- [What the task requires]:
From the first line of the data below, repeat each line exactly until you reach the line with "import Sketcher"; include that line too.

- [Exercise input]:
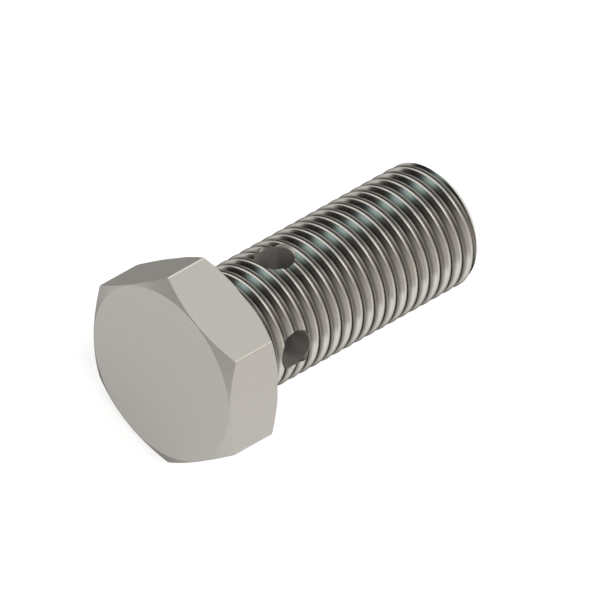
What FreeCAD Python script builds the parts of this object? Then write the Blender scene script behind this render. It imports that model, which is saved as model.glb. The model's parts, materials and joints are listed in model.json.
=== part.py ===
import FreeCAD, Part
import math
import os

import Sketcher

# Banjo bolt: a hexagon head and a threaded hollow shank, turned from one bar.
# Oil enters the bore at the thread end and leaves by two cross drillings under the head.
# The bolt is built along +X from the outer face of its head, then laid down on the floor
# the way it comes to rest: on one flat of the head and on the crest of its last thread.

# Driving dimensions in millimetres and degrees
DIMENSIONS = (
    ("across_flats", 15.875),
    ("head_height", 5.56),
    ("head_chamfer_circle", 15.7),
    ("under_chamfer_circle", 16.15),
    ("head_chamfer_angle", 30),
    ("shank_diameter", 11.11),
    ("shank_length", 26.2),
    ("end_chamfer", 0.86),
    ("head_neck", 0.5),
    ("neck_overlap", 0.05),
    ("thread_pitch", 1.27),
    ("thread_depth", 0.42),
    ("thread_crest", 0.3),
    ("thread_flank_angle", 30),
    ("thread_runout_turns", 2),
    ("cutter_margin", 0.2),
    ("oil_bore", 5.0),
    ("bore_mouth_chamfer", 0.3),
    ("drill_point_angle", 118),
    ("bore_past_hole", 0.4),
    ("cross_hole", 3.3),
    ("near_hole_station", 4.7),
    ("near_hole_turn", 60),
    ("far_hole_station", 7.5),
    ("far_hole_turn", -30),
)

doc = FreeCAD.newDocument("banjo_bolt")
sheet = doc.addObject("Spreadsheet::Sheet", "Sizes")
for row, (name, value) in enumerate(DIMENSIONS, start=1):
    sheet.set(f"A{row}", str(value))
    sheet.setAlias(f"A{row}", name)
doc.recompute()

body = doc.addObject("PartDesign::Body", "BanjoBolt")
body.Label = "banjo_bolt"


def origin_plane(role):
    return next(item for item in body.Origin.OriginFeatures if item.Role == role)


def new_sketch(name, role, turn="0"):
    """A sketch on one of the body's planes, turned about the bolt's axis."""
    sketch = body.newObject("Sketcher::SketchObject", name)
    sketch.AttachmentSupport = (origin_plane(role), [""])
    sketch.MapMode = "FlatFace"
    sketch.AttachmentOffset = FreeCAD.Placement(FreeCAD.Vector(), FreeCAD.Vector(1, 0, 0), 1)
    sketch.setExpression("AttachmentOffset.Rotation.Angle", turn)
    return sketch


def add_size(sketch, name, expression, constraint, *places):
    """A dimension of a sketch that follows an expression on the sheet's cells."""
    value = float(sketch.evalExpression(expression))
    index = sketch.addConstraint(Sketcher.Constraint(constraint, *places, value))
    sketch.renameConstraint(index, name)
    sketch.setExpression("Constraints." + name, expression)


def place_point(sketch, name, geometry, end, x, y):
    """Holds a point at x along the bolt and y out from its axis, given as expressions."""
    if x == "0":
        sketch.addConstraint(Sketcher.Constraint("PointOnObject", geometry, end, -2))
    else:
        add_size(sketch, name + "_x", x, "DistanceX", -1, 1, geometry, end)
    if y == "0":
        sketch.addConstraint(Sketcher.Constraint("PointOnObject", geometry, end, -1))
    else:
        add_size(sketch, name + "_y", y, "DistanceY", -1, 1, geometry, end)


def add_outline(sketch, name, corners):
    """A closed outline of straight lines through the corners, each a pair of expressions."""
    points = []
    for x, y in corners:
        points.append(FreeCAD.Vector(sketch.evalExpression(x), sketch.evalExpression(y), 0))
    first = sketch.GeometryCount
    count = len(points)
    for index in range(count):
        sketch.addGeometry(Part.LineSegment(points[index], points[(index + 1) % count]), False)
    for index in range(count):
        following = first + (index + 1) % count
        sketch.addConstraint(Sketcher.Constraint("Coincident", first + index, 2, following, 1))
    for index, (x, y) in enumerate(corners):
        place_point(sketch, f"{name}_{index}", first + index, 1, x, y)


def turned(kind, name, sketch):
    """A full turn of a sketch about the bolt's axis, which adds or cuts."""
    feature = body.newObject("PartDesign::" + kind, name)
    feature.Profile = sketch
    feature.ReferenceAxis = (sketch, ["H_Axis"])
    feature.Angle = 360
    return feature


# Places that several features share, as expressions on the sheet
BEARING_FACE = "Sizes.head_height"
THREAD_END = "Sizes.head_height + Sizes.shank_length"
CREST_RADIUS = "Sizes.shank_diameter / 2"
ROOT_RADIUS = "Sizes.shank_diameter / 2 - Sizes.thread_depth"

# Shank: a plain bar to the thread's crest, chamfered at its end
shank_sketch = new_sketch("ShankProfile", "XZ_Plane")
add_outline(shank_sketch, "shank", (
    (BEARING_FACE, "0"),
    (THREAD_END, "0"),
    (THREAD_END, CREST_RADIUS + " - Sizes.end_chamfer"),
    (THREAD_END + " - Sizes.end_chamfer", CREST_RADIUS),
    (BEARING_FACE, CREST_RADIUS),
))
shank = turned("Revolution", "Shank", shank_sketch)

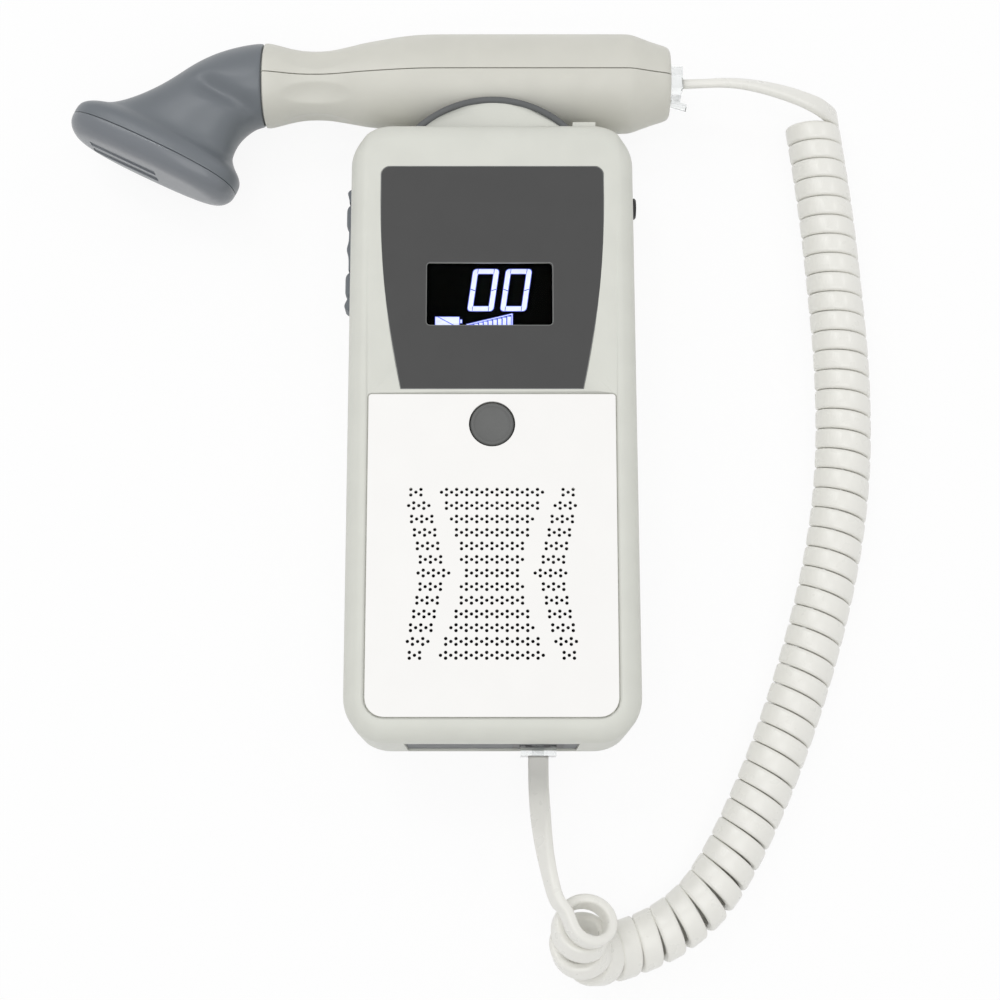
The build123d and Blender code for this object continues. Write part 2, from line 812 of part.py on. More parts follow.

- [The reply]:
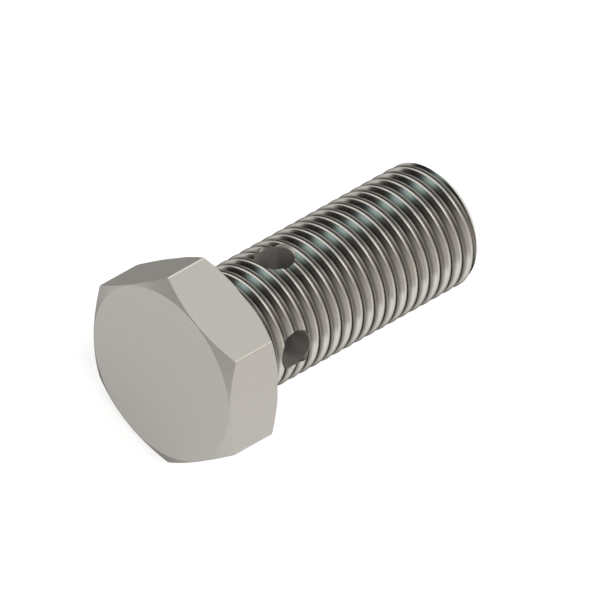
What FreeCAD Python script builds the parts of this object? Then write the Blender scene script behind this render. It imports that model, which is saved as model.glb. The model's parts, materials and joints are listed in model.json.
=== part.py ===
import FreeCAD, Part
import math
import os

import Sketcher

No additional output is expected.